GM sold 418K Silverados, and 184K Sierras, total of 602K. They’re basically the same truck. For 2014, Ford is going with and aluminum body but GM is staying with steel. Also, Ford is going with their V-6 for their base engine but GM is going with their 5.3L V-8. My perception of pickup folks is that they’re a fairly conservative bunch. So, these differences may test how strong brand loyalties are. Guess we shall see....
If GM were building cars that people wanted, we would have some identifiable version of the 1957 Chevrolet.
It could be done, you know. Using today’s technology, and tucking it in a shell very similar to the 1957 model, it would certainly attract a lot of attention.
“Innovative” models like the Volt or other versions of electric-powered vehicles that are much too dependent on charging at a wall socket are wishful thinking, if there is to be an appeal to the buying public.
My personal vision of future power drive lines includes mounting a hydrostatic motor at each wheel, with some version of internal combustion engine driving a hydraulic pump that would build up pressure in a reservoir. When the pressure in the reservoir became sufficiently high (but before overpressure), the constant-speed primary power source would shut off, restarting automatically when the pressure fell below a certain point, much like an electrically driven air compressor. As the brakes were applied, the hydrostatic motors become brakes, pushing pressure back into the reservoir, then as the forward motion commenced, the pressure would again drive the hydrostatic motors. In stop-and-go traffic, this would eliminate a great deal of idling time, and the entire mechanism would not be subject to the weight penalty of a battery-electric system. The system would be controlled by a master computer (not much different than most new vehicles today), adjusting road speed to pressure available at the hydrostatic motors. Already I can see refinements of this concept, adapting the speed of each wheel when rounding a curve. Each wheel of the vehicle is turning on a different steering radius, requiring that adjustments be made, to maintain maximum traction at all points. True four-wheel traction, with no complicated differentials, U-joints, or transmission drive lines to compensate.

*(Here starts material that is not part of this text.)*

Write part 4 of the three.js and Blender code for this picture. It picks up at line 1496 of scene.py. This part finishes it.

Do we have the engineering technology available to produce this system? It has been around for industrial and agricultural applications for at least 50 years that I know of, usually in much larger and heavier machinery. But it could be adapted to light truck and passenger vehicle use, entirely road-legal.

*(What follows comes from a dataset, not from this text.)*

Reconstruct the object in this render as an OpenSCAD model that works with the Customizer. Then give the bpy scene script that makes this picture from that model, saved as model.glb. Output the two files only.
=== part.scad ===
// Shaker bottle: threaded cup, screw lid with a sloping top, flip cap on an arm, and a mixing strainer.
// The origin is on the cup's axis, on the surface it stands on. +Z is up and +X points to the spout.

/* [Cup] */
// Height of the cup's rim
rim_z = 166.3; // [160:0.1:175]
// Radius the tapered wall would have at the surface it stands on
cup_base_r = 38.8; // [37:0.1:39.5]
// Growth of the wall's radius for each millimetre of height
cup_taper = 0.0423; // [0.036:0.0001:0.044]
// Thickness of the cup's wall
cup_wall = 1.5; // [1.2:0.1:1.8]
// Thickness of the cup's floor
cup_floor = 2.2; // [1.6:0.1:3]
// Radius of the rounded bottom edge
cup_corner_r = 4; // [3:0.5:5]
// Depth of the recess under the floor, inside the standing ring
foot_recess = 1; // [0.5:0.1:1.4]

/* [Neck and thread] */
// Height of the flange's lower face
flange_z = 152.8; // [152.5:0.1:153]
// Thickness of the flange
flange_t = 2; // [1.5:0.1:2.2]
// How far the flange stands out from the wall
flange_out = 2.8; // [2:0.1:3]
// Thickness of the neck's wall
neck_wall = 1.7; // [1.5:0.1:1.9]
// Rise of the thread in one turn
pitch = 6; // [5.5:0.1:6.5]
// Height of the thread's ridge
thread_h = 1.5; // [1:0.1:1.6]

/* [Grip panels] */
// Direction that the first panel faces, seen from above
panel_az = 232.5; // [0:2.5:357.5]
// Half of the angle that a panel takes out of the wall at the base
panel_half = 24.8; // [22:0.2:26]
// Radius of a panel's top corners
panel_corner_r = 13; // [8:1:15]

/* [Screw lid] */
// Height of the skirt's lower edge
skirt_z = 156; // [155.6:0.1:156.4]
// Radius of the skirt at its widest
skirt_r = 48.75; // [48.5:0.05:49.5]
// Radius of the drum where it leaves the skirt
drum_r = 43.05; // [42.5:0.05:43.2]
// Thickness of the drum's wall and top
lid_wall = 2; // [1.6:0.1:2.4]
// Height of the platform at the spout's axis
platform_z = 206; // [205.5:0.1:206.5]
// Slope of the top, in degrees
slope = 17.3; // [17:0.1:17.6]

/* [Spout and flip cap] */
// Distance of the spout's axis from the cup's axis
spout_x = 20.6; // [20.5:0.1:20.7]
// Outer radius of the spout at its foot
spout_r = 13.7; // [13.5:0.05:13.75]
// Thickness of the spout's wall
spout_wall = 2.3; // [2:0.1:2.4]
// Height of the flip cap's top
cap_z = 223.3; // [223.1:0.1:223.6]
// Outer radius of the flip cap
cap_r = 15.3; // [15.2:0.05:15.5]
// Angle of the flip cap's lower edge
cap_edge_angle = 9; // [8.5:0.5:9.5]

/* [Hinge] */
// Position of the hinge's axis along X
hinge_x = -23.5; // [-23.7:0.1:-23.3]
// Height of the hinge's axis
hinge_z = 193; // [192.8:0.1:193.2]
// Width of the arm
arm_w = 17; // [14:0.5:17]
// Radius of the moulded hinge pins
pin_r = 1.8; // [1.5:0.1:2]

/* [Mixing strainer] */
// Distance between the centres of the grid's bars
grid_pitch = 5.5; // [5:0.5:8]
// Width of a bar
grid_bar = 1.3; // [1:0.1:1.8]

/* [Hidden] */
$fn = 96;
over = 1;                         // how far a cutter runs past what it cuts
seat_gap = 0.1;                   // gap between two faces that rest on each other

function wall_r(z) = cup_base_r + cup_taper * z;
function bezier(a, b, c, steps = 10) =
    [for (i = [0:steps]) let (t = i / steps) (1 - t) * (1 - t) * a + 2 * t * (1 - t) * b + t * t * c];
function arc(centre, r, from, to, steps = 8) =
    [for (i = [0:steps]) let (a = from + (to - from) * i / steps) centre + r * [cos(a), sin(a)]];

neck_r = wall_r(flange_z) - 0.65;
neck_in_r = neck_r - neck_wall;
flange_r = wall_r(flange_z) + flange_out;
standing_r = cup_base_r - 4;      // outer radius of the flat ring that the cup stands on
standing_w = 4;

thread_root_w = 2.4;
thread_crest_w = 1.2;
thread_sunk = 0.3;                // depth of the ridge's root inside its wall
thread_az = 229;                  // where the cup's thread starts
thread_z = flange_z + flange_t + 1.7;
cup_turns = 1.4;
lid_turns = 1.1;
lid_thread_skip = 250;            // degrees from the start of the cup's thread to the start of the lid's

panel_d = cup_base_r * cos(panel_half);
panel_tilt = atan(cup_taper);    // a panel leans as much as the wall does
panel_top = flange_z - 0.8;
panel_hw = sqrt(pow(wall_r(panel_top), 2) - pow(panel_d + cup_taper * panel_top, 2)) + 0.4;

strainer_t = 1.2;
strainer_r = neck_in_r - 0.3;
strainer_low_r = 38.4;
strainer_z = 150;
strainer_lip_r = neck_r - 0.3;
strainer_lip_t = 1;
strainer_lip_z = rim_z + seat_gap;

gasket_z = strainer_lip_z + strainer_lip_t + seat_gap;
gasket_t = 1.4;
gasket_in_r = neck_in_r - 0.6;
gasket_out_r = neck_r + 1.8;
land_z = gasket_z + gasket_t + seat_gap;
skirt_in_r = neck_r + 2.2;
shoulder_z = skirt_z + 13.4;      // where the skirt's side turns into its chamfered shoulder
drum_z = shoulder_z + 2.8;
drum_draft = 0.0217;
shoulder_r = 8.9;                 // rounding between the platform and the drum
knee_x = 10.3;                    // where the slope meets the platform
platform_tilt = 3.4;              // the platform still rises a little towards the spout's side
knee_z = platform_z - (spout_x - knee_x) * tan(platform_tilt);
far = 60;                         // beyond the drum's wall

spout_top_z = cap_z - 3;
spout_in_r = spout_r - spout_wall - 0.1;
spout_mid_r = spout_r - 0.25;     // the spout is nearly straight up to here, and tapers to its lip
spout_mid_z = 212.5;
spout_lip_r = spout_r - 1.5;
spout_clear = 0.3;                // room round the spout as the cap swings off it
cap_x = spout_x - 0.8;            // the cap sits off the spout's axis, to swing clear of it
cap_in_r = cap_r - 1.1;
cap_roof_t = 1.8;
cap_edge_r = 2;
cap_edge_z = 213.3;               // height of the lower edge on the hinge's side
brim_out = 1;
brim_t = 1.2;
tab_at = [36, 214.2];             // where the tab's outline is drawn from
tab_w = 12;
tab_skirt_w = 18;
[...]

http://www.youtube.com/watch?v=Wac1ofVYfd0
Actual energy efficiency, apples to apples, of electric cars are vastly overstated.
Electricity generation is at most 60% to 70% efficient. Then there are additional energy losses in transmission, battery charging and battery discharge.
By the time you add all those up, a gallon of gasoline-equivalent fuel burned to produce electricity finds it pretty difficult to compete with a gallon burned to actually drive a vehicle down the road. Last time I checked, electricity still comes out ahead, but not by much.
When talking about the new crop of mini-cars and other automotive products developed by Congress and its supporting bureaucrats - they make excellent coffins.
Have you seen the safety ratings for those things?
I have a Corvette.
On one of the Corvette Forums I frequent, there was a picture of Slow Joe Biden sitting in the new Corvette Z06 at the Detroit Auto Show.
I made what I thought was a silly off the cuff comment about the picture and half the Board attacked me for being Political, with a whole bunch saying Obama and Biden saved GM and the Corvette in the process.
I mentioned that if Obama and Biden had their way, there would not be a Corvette and everyone would be forced into a Hybrid or an Electric. I mistakenly thought Car Guys would have known that, but there were more than a few that went on about Biden owning a Hot Rod Pontiac, making him a real Car Guy too. They just don’t see it.
If you own a Chevy Spark would it make you a sparkee?.